You don’t need to do this. If your CPU is SSE 4.2 instruction set capable, just download Windows 11 ISO, mount it, and follow the instructions in the video (with subtitles) to get an upgrade to Windows 11 25H2. There is no reason to stay with Windows 10.
Mount ISO
run cmd (Command Line) as Administrator and type: f:\sources\setupprep.exe /product server
Note: f: is a letter of your attached ISO. It might be different.
This is from the This Week In Tech guys, who said that at first MS wanted to charge, but thought better of it and instead, require a login. I have a Hotmail (sexy) email account, so logged in and moved on. Not a big deal honestly. Nothing that Google or Apple don’t do. I have a PC where I edit video (DR) and let the kids play games on, that works so well, I would rather not migrate it if possible. The mobo won’t support Win11. Good to have another year to contemplate its fate.
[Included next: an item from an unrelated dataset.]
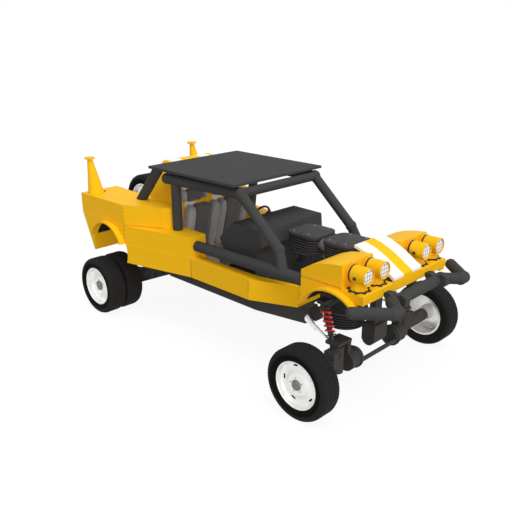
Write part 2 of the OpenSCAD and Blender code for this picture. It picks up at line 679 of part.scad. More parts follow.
// Red coil springs round the struts.
function coil_point(t, turns, height) = [coil_r * cos(360 * t), coil_r * sin(360 * t), height * t / turns];
function ring_point(t, a, turns, height) = let (
    rise = height / turns / (2 * PI * coil_r),
    slope = atan(rise))
    coil_point(t, turns, height) + wire_r * (cos(a) * [cos(360 * t), sin(360 * t), 0]
        + sin(a) * [sin(360 * t) * sin(slope), -cos(360 * t) * sin(slope), cos(slope)]);
module coil(turns, height, steps = 14, sides = 7) {
    rings = turns * steps;
    polyhedron(
        points = [for (i = [0 : rings], j = [0 : sides - 1])
            ring_point(i / steps, 360 * j / sides, turns, height)],
        faces = concat(
            [[for (j = [0 : sides - 1]) j]],
            [for (i = [0 : rings - 1], j = [0 : sides - 1]) let (k = (j + 1) % sides)
                [i * sides + j, (i + 1) * sides + j, (i + 1) * sides + k, i * sides + k]],
            [[for (j = [sides - 1 : -1 : 0]) rings * sides + j]]));
}
spring_start = perch_low + 10 + wire_r;
spring_height = strut_len - 62 - wire_r - spring_start;
module springs() color("red") at_axle() both_sides()
    translate(strut_foot + strut_dir * spring_start)
        rotate([0, acos(strut_dir[2]), atan2(strut_dir[1], strut_dir[0])])
            coil(coil_turns, spring_height);

// Bright links from the front of the tub to the carriers.
module front_links() color("white") at_axle() both_sides() {
    rod_cut_x([tub_front, tub_nose_half - panel, belly_z + 60],
        [-95, kingpin_y + 10, carrier_z + carrier_t / 2 - 2], 30);
    intersection() {
        rod([tub_front - 10, tub_nose_half - panel - 2, belly_z + 60], [-300, 515, carrier_z + 40], 76, 40);
        box([tub_front, 0, 0], [0, big, big]);
    }
}

// Rear axle: tube, middle housing, spindles and the dampers up to the rails.
module rear_axle() color(dark) at_axle() translate([-wheelbase, 0, 0]) {
    inner = rear_track - twin_w - twin_gap / 2;
    rod([0, -inner - 60, hub_z], [0, inner + 60, hub_z], 2 * stub_r);
    rod([0, -rear_track - 130, hub_z], [0, rear_track + 130, hub_z], 2 * spindle_r);
    translate([0, 0, hub_z]) sphere(r = 130);
    translate([0, 60, hub_z]) rotate([90, 0, 0]) cylinder(r = 120, h = 120);
    both_sides() {
        rod_cut_z([0, 290, hub_z], [0, 290, rail_low], 60);
        rod([0, 290, hub_z + 90], [0, 290, hub_z + 200], 84);
    }
}

// Trailing arms from the tub to the rear axle.
arm_y = 470;
module rear_arms() color(dark) at_axle() both_sides() difference() {
    along_y(arm_y, arm_y + 70) polygon([
        [tub_rear, belly_z + 10], [tub_rear, sill_z - 30], [716 - wheelbase, 640],
        [-wheelbase + 90, hub_z + 110],
        [-wheelbase - 90, hub_z + 90], [-wheelbase - 110, hub_z - 40], [-wheelbase + 60, hub_z - 100],
        [556 - wheelbase, 470]]);
    translate([-wheelbase, arm_y + 71, hub_z]) rotate([90, 0, 0]) cylinder(r = stub_r, h = 72);
    for (x = [616, 456, 296]) translate([x - wheelbase, arm_y + 71, 437 + (x - 296) * 0.3625])
        rotate([90, 0, 0]) cylinder(r = 38, h = 72);
}

// A tyre about its own axis, from z = -w / 2 to w / 2, with rounded shoulders.
module tyre_form(w) rotate_extrude() polygon([
    [rim_r, 18 - w / 2], [rim_r + 14, 4 - w / 2], [rim_r + 35, -w / 2], [tyre_r - 42, -w / 2],
    [tyre_r - 22, 7 - w / 2], [tyre_r - 8, 20 - w / 2], [tyre_r, 42 - w / 2],
    [tyre_r, w / 2 - 42], [tyre_r - 8, w / 2 - 20], [tyre_r - 22, w / 2 - 7],
    [tyre_r - 42, w / 2], [rim_r + 35, w / 2], [rim_r + 14, w / 2 - 4], [rim_r, w / 2 - 18]]);

// A rim about its own axis: barrel, dished disc at a height, hub with its bore, and round slots.
module rim_form(w, disc_z, hub_low, hub_high, slots, bore = spindle_r + run_gap) difference() {
    union() {
        difference() {
            translate([0, 0, 18 - w / 2]) cylinder(r = rim_r, h = w - 36);
            translate([0, 0, 17 - w / 2]) cylinder(r = rim_r - rim_wall, h = w - 34);
        }
        translate([0, 0, disc_z]) cylinder(r = rim_r - rim_wall + 2, h = 16);
        translate([0, 0, hub_low]) cylinder(r = 82, h = hub_high - hub_low);
        translate([0, 0, disc_z]) cylinder(r1 = 125, r2 = 95, h = 30);
    }
    translate([0, 0, hub_low - 1]) cylinder(r = bore, h = hub_high - hub_low - 14);
    for (i = [0 : slots - 1]) rotate(360 * i / slots + 20)
        translate([rim_r - rim_wall - 38, -24, disc_z - 1]) cube([18, 48, 40]);
    translate([0, 0, disc_z + 31]) difference() {
        cylinder(r = 200, h = 200);
        translate([0, 0, -1]) cylinder(r = 83, h = 202);
    }
}

// Puts a wheel made about +Z on the left side, with +Z pointing out.
module wheel_at(x, y, z = hub_z) at_axle() translate([x, y, z]) rotate([-90, 0, 0]) children();

module front_rim() wheel_at(0, front_track) rim_form(tyre_w, tyre_w / 2 - 62, -80, 62, 5);
module rear_rim() wheel_at(-wheelbase, rear_track)
    rim_form(2 * twin_w + twin_gap, twin_w - 110, -140, twin_w - 50, 0);
module rear_tyres() for (s = [-1, 1])
    wheel_at(-wheelbase, rear_track + s * (twin_w + twin_gap) / 2) tyre_form(twin_w);

module tyre_front_left() color(black) on_side(1) wheel_at(0, front_track) tyre_form(tyre_w);
module tyre_front_right() color(black) on_side(-1) wheel_at(0, front_track) tyre_form(tyre_w);
module rim_front_left() color("white") on_side(1) front_rim();
module rim_front_right() color("white") on_side(-1) front_rim();
module tyres_rear_left() color(black) on_side(1) rear_tyres();
module tyres_rear_right() color(black) on_side(-1) rear_tyres();
module rim_rear_left() color("white") on_side(1) rear_rim();
module rim_rear_right() color("white") on_side(-1) rear_rim();

// Spare wheel in the tail, its face to the right.
module spare_tyre() color(black) wheel_at(spare_x, 0, spare_z) tyre_form(tyre_w);
module spare_rim() color("white") on_side(-1) wheel_at(spare_x, 0, spare_z)
    rim_form(tyre_w, tyre_w / 2 - 62, -40, 62, 5, 20);

belly_tub();
tail_frame();
front_frame();
sills();
side_pods();
rear_wings();
arch_liners();
front_wings();
hood();
scuttle();
rear_deck();
rear_cover();
roll_cage();
rear_stays();
roof_panel();
front_bumper();
lamp_cans();
lamp_lenses();
seat_left();
seat_right();
steering_wheel();
engine_block();
cylinders();
stacks();
axle_housings();
struts();
springs();
front_links();
knuckle_left();
knuckle_right();
rear_axle();
rear_arms();
tyre_front_left();
rim_front_left();
tyre_front_right();
rim_front_right();
tyres_rear_left();
rim_rear_left();
tyres_rear_right();
rim_rear_right();
spare_tyre();
spare_rim();
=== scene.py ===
"""Dresses the long-travel dune buggy: paint, rubber, cloth, glass and small parts its solids leave out.

Lengths are in metres in the part's frame: X forward, Y to the left, Z up, with the ground at Z = 0.
"""
import logging
import math
from dataclasses import dataclass
from enum import Enum

import bmesh
import bpy
import numpy as np
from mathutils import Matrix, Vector


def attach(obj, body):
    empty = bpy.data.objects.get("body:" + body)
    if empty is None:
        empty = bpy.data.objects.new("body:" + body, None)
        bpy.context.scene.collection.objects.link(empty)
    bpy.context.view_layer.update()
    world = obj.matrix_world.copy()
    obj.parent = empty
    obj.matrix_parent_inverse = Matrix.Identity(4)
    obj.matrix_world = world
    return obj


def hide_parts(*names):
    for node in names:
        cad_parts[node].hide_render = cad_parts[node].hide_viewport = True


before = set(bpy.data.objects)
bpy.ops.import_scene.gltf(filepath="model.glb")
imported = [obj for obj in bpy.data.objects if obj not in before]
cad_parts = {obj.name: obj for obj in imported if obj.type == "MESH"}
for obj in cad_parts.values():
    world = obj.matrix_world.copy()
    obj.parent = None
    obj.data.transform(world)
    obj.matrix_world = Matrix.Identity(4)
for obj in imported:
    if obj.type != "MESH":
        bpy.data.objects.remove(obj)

LOG = logging.getLogger("buggy")
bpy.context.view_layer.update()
CHASSIS = "chassis"
# The front axle's place, the distance back to the rear axle and the height of both.
AXLE_X = 1.659
WHEELBASE = 3.316
HUB_Z = 0.350
# A normal that points up, and the axes of what stands level and of what faces forward.
UP = np.array([0.0, 0.0, 1.0])
LEVEL = np.eye(3)
FORWARD = np.array([[0.0, 1.0, 0.0], [0.0, 0.0, 1.0], [1.0, 0.0, 0.0]])


class Side(Enum):
    """Left or right of the middle plane, as the sign of Y."""

    LEFT = 1
    RIGHT = -1


# Numbers and colours


def at(x: float, y: float, z: float) -> np.ndarray:
    """Turns millimetres measured from the front axle into the part's frame in metres."""
    return np.array([AXLE_X + x / 1000, y / 1000, z / 1000])


def linear(colour: str) -> tuple[float, float, float, float]:
    """Turns an sRGB hex colour into linear RGBA.

    Args:
        colour: six hex digits after a hash sign.

    Returns:
        Linear red, green and blue, and an alpha of 1.
    """
    srgb = np.array([int(colour[i:i + 2], 16) for i in (1, 3, 5)]) / 255
    rgb = np.where(srgb <= 0.04045, srgb / 12.92, ((srgb + 0.055) / 1.055) ** 2.4)
    return (*rgb.tolist(), 1.0)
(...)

Here is my MOBO that does not support Windows 11 officially, but because of SSE Here is MOBO that does not support Windows 11 officially, but because of SSE 4.2, it can be installed W11 with /product server switch
Never going to happen. Currently migrating everything to Linux (mint, because that looked the easiest for a newb like me). I am keeping this PC with a Windows 10 partition, for now and basically all it will be used for is DCS and VR games (until valve release their new headset & console and I replace the G2).
I don’t have a Hotmail account, or any social media accounts. I only have a Gmail address because I needed to download third party AV andone of our Rural Fire Service apps from the app store to my phone. Which are the only two I have downloaded, and uninstalled every other app that I could or disabled them, if possible, e.g. Chrome.
I have taken as many steps as I can to reduce or obscure my digital footprint. Win 11 is a backwards step IMHO.
If you knew where I worked before I retired you would understand.